Michael Crocker and Ka Lok (UOP)
For Isom units, the typical run length between maintenance turnarounds is approximately between two to five years, depending on naphtha complex flow schemes. Process evaluations include determination of catalyst activity and unit performance. Also included in the evaluation is the identification of any unit constraints during the run, which would include normal monitoring of process equipment. Traditionally, most ISOM units are corrosion-free due to the nature of the design of the unit (i.e., water is a poison to the catalysts), but where high HCl can possibly meet with free water (such as in the case of the Net Gas Scrubber in Penex and Butamer process units), online routine non-destructive testing techniques and monitoring of pipe wall thicknesses, where applicable, should be conducted.
Kurt Detrick (UOP)
Typical run lengths for HF Alkylation units have been increasing over the past couple of decades. The HF Alky run is typically tied to the FCC run length and the majority of units are planning for either 4 or 5 year run lengths. Some units plan for 3-year runs, and a very few are trying for 6-year runs.
A prolonged interval is not always the most profitable choice. Things that make longer runs less profitable are:
- Higher probability of unplanned shutdowns. An unplanned shutdown almost always has a higher Lost Profit Opportunity (LPO) than a planned shutdown.

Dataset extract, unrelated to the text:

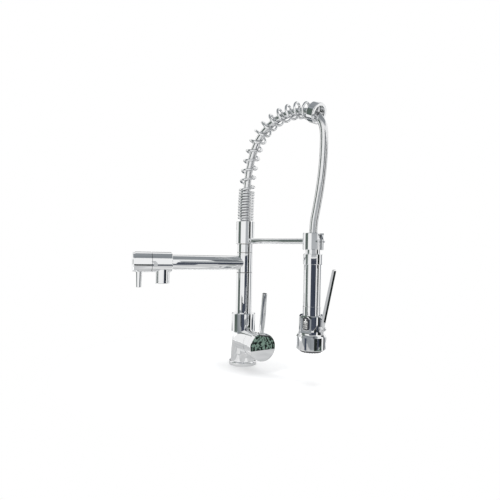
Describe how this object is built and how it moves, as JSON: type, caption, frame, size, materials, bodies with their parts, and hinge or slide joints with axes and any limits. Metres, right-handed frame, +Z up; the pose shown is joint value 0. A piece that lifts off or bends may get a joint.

- Piping and Equipment inspection and replacement must be done more aggressively. The general guideline is that the inspection interval should not exceed ½ the estimated remaining life of the piping or equipment. Things that cannot be replaced without a shutdown (such as key valves, exchangers, piping and vessels) must be renewed more frequently (it is a lot easier to get a valve to seal properly for 4 years than 6 years).
- The longer the run length, the less meaningful a 1-year extension of run length becomes (diminishing returns). A 6-week planned shutdown is 5.8% of a 2-year run, 3.8% of a 3-year run, 2.9% of a 4-year run and 2.3% of a 5-year run. So, you don’t gain a lot by extending from a 4-year run to a 5-year run (but you do increase the risk of an unplanned shutdown).